--- START ---
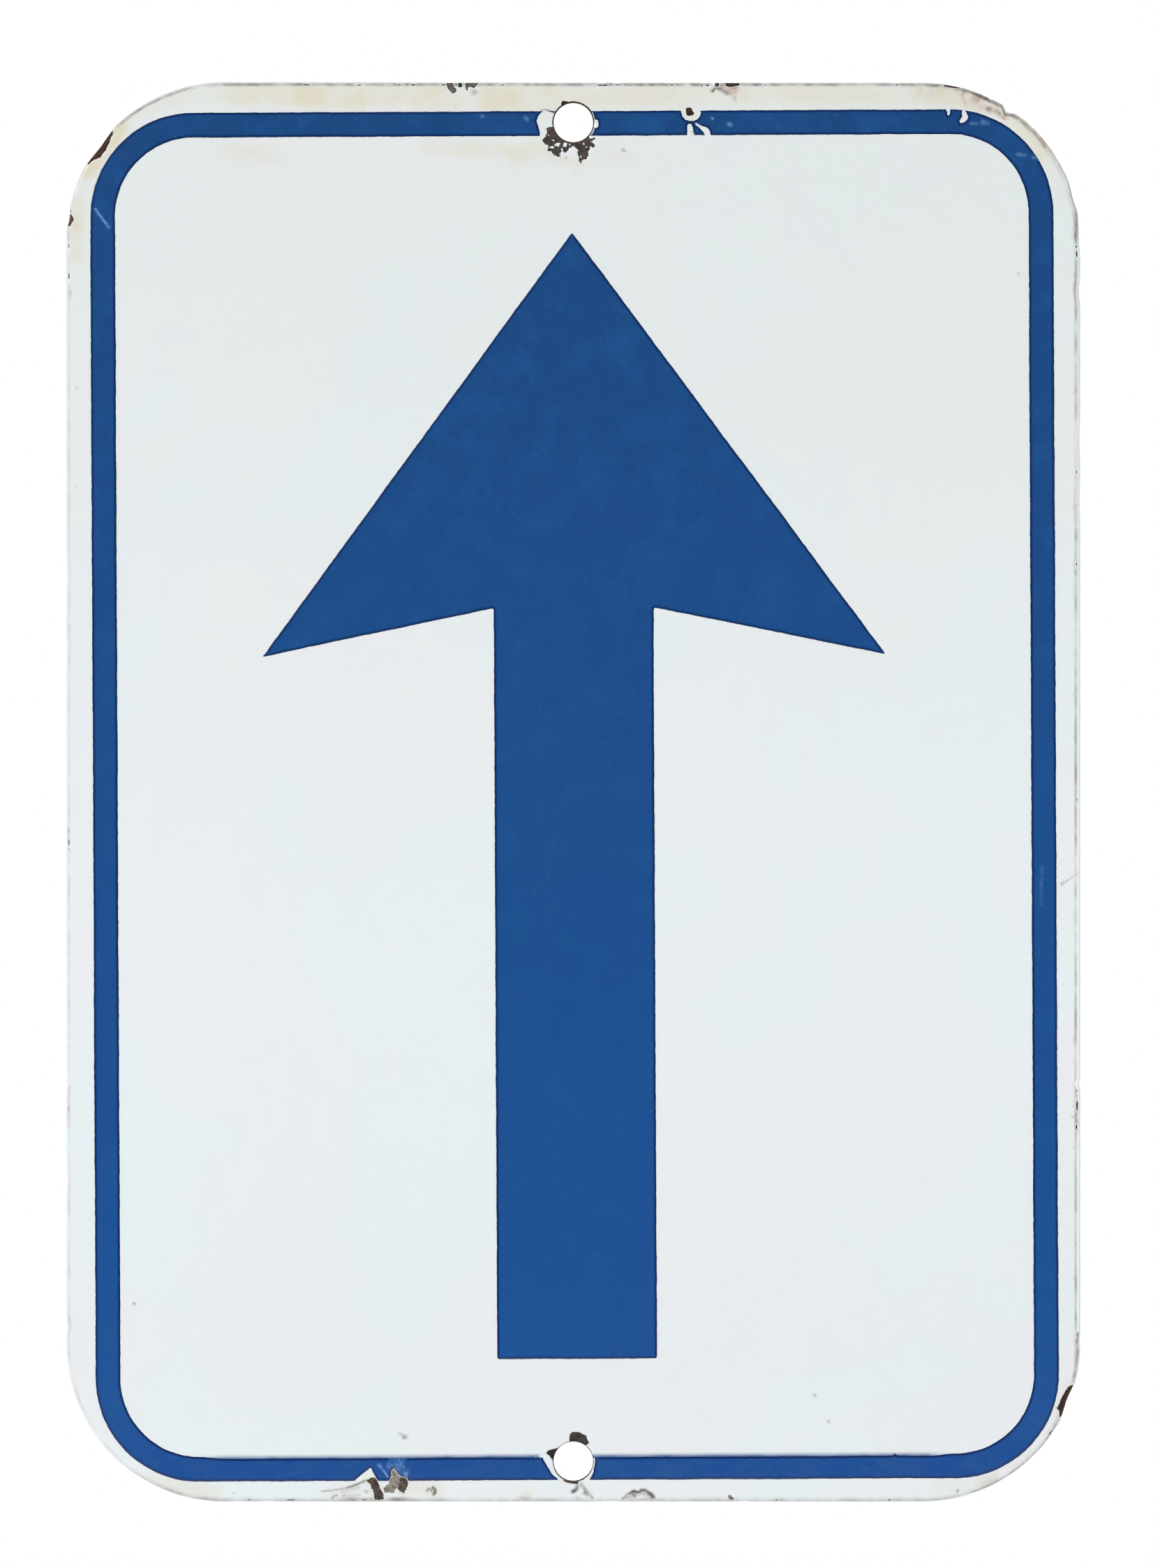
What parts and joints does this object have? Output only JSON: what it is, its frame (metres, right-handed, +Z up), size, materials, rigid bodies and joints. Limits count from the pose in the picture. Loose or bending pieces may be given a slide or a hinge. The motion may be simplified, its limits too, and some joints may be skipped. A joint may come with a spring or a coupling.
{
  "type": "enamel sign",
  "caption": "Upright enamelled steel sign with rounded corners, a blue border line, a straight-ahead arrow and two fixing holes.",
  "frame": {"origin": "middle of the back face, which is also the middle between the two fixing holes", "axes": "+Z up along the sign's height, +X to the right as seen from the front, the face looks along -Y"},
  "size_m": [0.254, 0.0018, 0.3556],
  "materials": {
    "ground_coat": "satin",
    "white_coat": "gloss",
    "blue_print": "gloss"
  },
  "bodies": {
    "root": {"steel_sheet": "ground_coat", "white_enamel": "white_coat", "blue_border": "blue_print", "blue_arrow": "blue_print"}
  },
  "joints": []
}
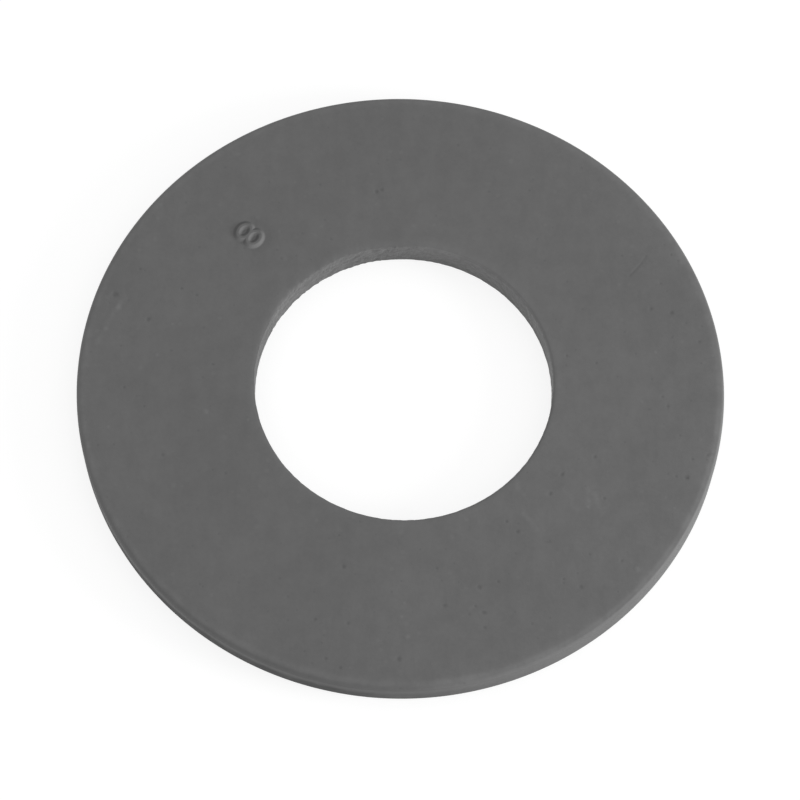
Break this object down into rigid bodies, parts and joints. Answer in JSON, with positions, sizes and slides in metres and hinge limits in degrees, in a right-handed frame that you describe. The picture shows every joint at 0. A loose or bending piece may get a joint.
--- END ---
• [To do]:
Extract each entry in full, exactly as given.

• [Answer to the problem]:
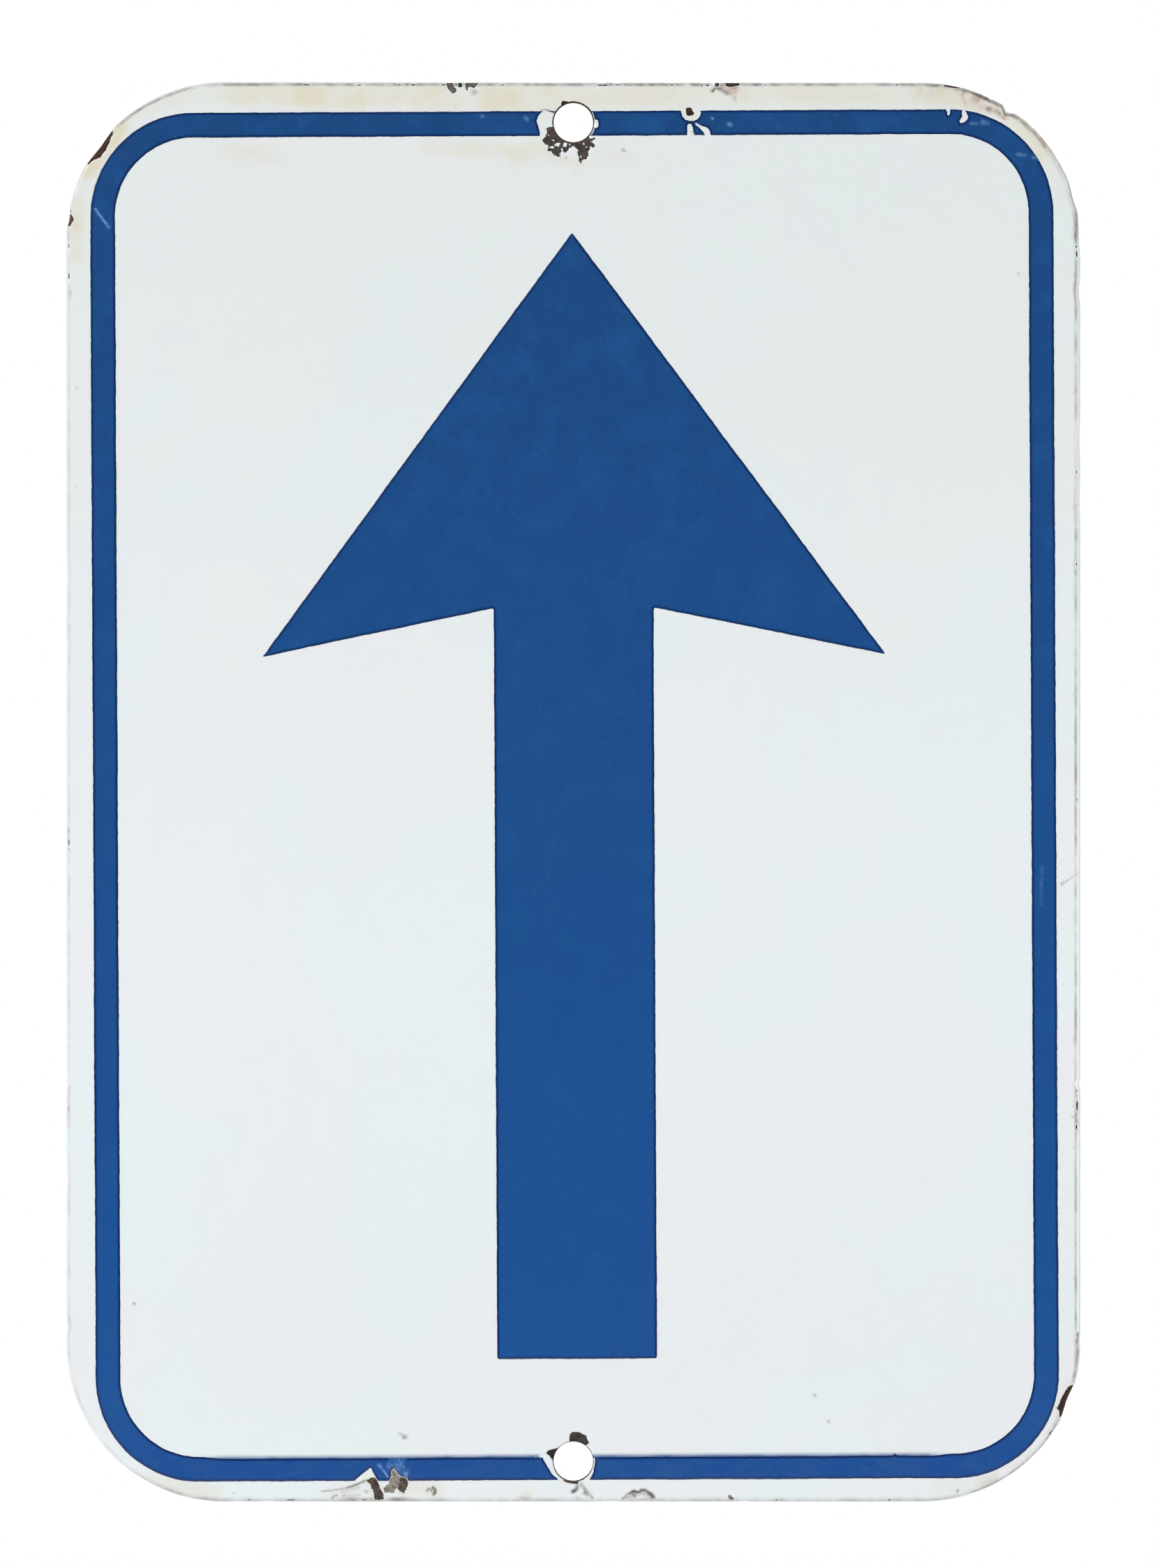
What parts and joints does this object have? Output only JSON: what it is, its frame (metres, right-handed, +Z up), size, materials, rigid bodies and joints. Limits count from the pose in the picture. Loose or bending pieces may be given a slide or a hinge. The motion may be simplified, its limits too, and some joints may be skipped. A joint may come with a spring or a coupling.
{
  "type": "enamel sign",
  "caption": "Upright enamelled steel sign with rounded corners, a blue border line, a straight-ahead arrow and two fixing holes.",
  "frame": {"origin": "middle of the back face, which is also the middle between the two fixing holes", "axes": "+Z up along the sign's height, +X to the right as seen from the front, the face looks along -Y"},
  "size_m": [0.254, 0.0018, 0.3556],
  "materials": {
    "ground_coat": "satin",
    "white_coat": "gloss",
    "blue_print": "gloss"
  },
  "bodies": {
    "root": {"steel_sheet": "ground_coat", "white_enamel": "white_coat", "blue_border": "blue_print", "blue_arrow": "blue_print"}
  },
  "joints": []
}
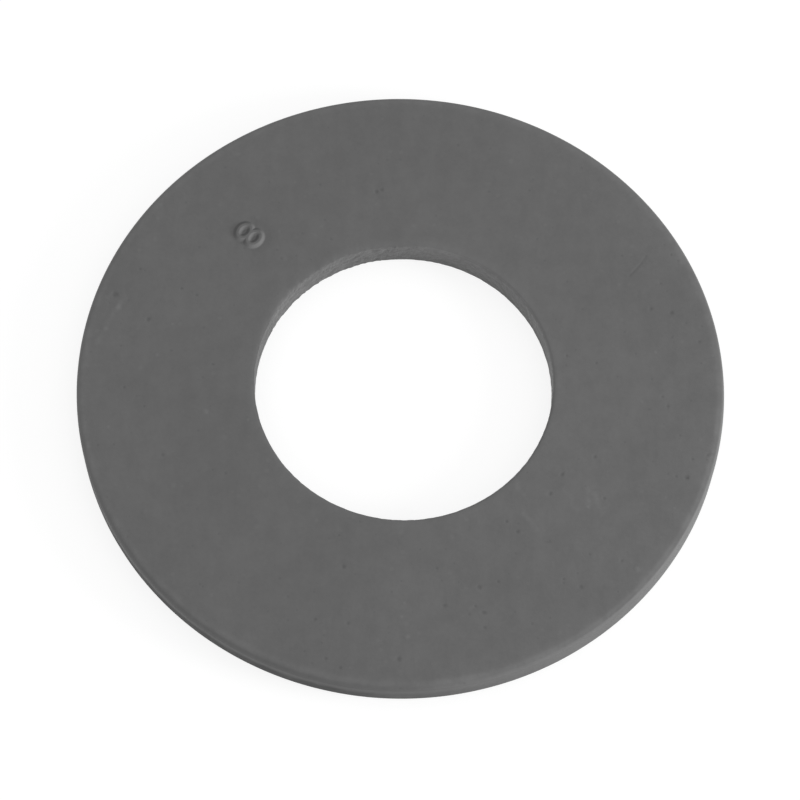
Break this object down into rigid bodies, parts and joints. Answer in JSON, with positions, sizes and slides in metres and hinge limits in degrees, in a right-handed frame that you describe. The picture shows every joint at 0. A loose or bending piece may get a joint.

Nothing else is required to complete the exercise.